Interoperability of blockchain
Keith Bear – This a very important issue, especially in the enterprise permissioned world. Our survey of 60+ production networks has found that they are using many different technologies but that they may well eventually want to connect.
For example, We.Trade in Europe signing an MOU with eTrade Connect, an equivalent network based in Hong Kong. So interoperability is already a significant factor in the business application for blockchain using FinTechs and not just a technical question of how it can be done.
There are a number of projects working on interoperability such as HyperLedger Quilt with Ripple.

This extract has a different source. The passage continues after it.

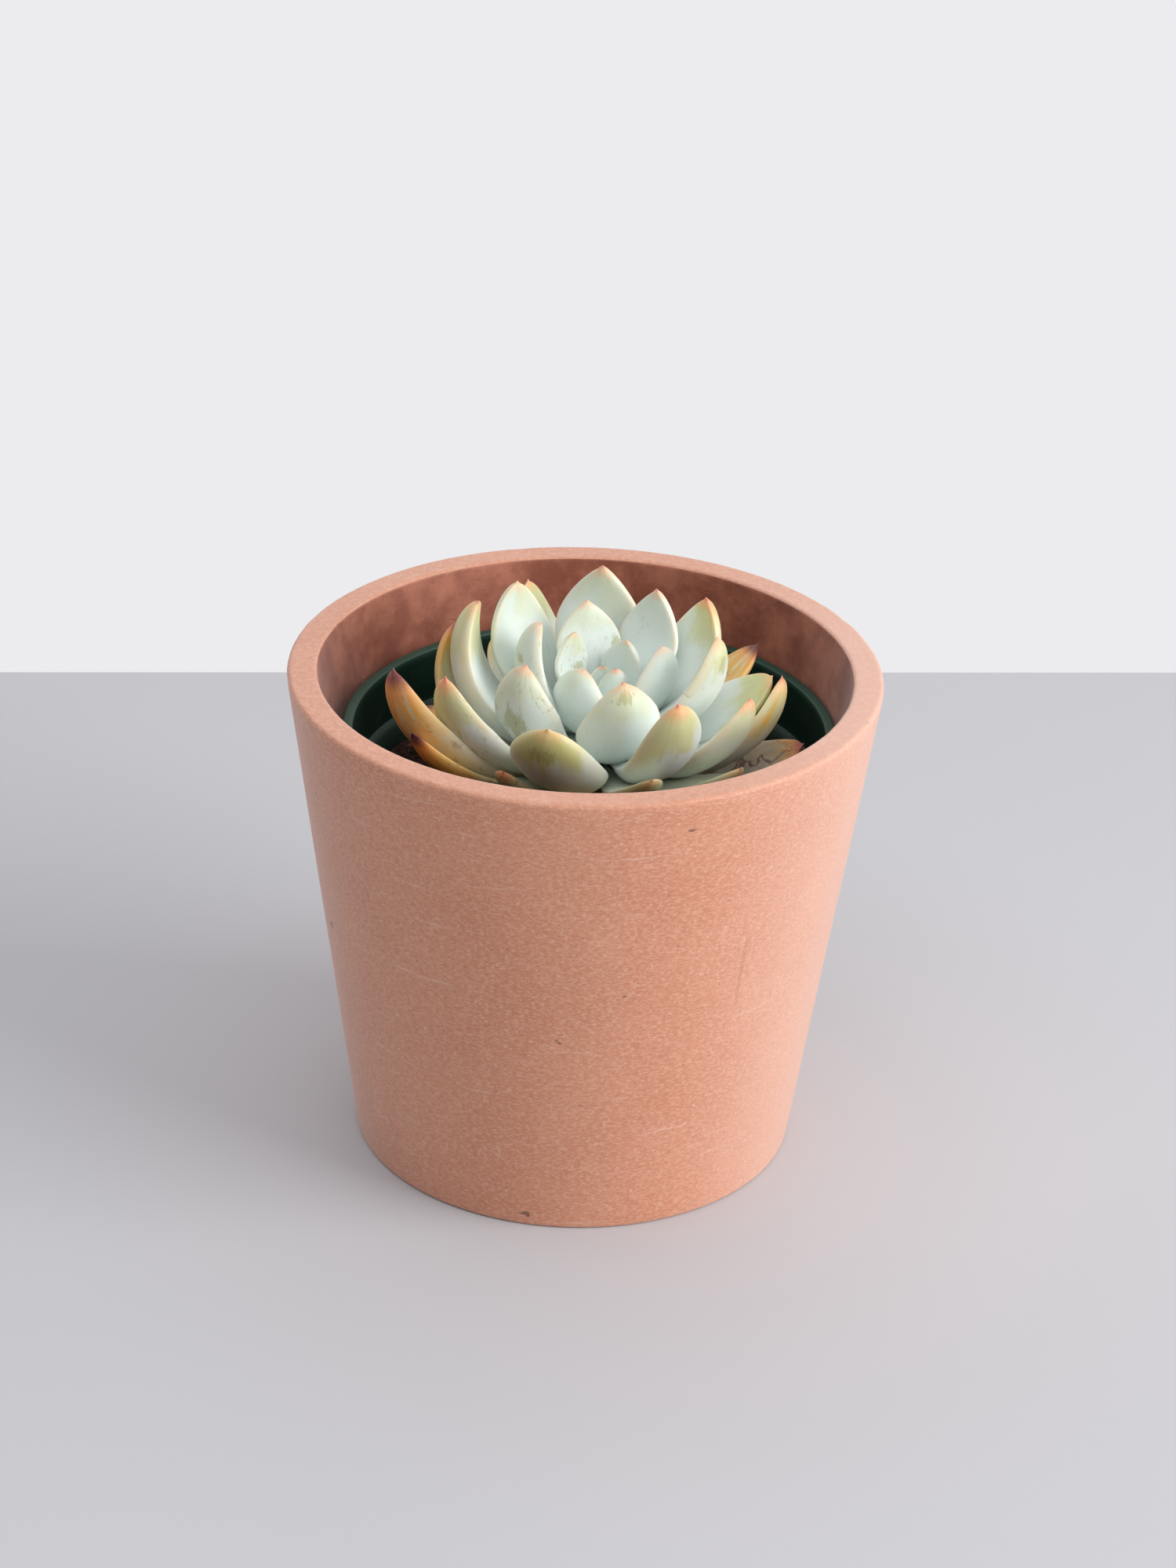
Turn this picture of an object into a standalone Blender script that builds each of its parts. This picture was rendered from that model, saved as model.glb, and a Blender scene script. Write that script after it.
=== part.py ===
"""Potted succulent: a rosette plant in a thin nursery pot, standing inside a tapered planter.

Units are metres, +Z is up, and the origin is the middle of the planter's foot.
Every leaf, the stem, the soil and both pots are separate closed solids.
"""
import math

import bmesh
import bpy
from mathutils import Matrix, Vector
from mathutils.bvhtree import BVHTree

MM = 0.001

# Driving dimensions, in metres
PLANTER_RADIUS = 75 * MM            # outside, at the rim
PLANTER_HEIGHT = 130 * MM
PLANTER_TAPER = 18 * MM             # how much narrower the foot's radius is
PLANTER_WALL = 8 * MM
PLANTER_FLOOR = 9 * MM

NURSERY_RIM_RADIUS = 62.5 * MM
NURSERY_RIM_TOP = 113.5 * MM
NURSERY_WALL = 1.2 * MM
NURSERY_COLLAR = 15 * MM            # depth of the wide band under the rim
NURSERY_FOOT_RADIUS = 44 * MM
NURSERY_SHIFT = 1.4 * MM            # it stands a little off the planter's middle, towards +X

SOIL_TOP = 94.5 * MM
STEM_RADIUS = 5.5 * MM
STEM_TOP = 119 * MM
FIRST_LEAF = 117.5 * MM             # where the youngest leaf joins the stem
LEAF_STEP = 0.4 * MM                # each older leaf joins this much lower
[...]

As blockchain networks mature and offer more value to society, how they join up and work together will become increasingly important.
The best strategy for FinTech startups – disrupt or collaborate?
Keith Bear – There are examples across the board from disruptive models to partner models such as with Transfer Wise who want to work with as well as compete with banks. It’s really dependent upon particular use cases and finding a route to scale.
The future regulatory environment for FinTechs
Keith Bear – Regulation is a key focus of our research. There’s a big range of different perspectives based on jurisdiction especially when looking at what is in place now and what may be required in the future.
The use of regulatory sandboxes like GFIN (Global Financial Innovation Network) which is backed by the FCA provides safe environments for FinTechs to work through their propositions and initiatives.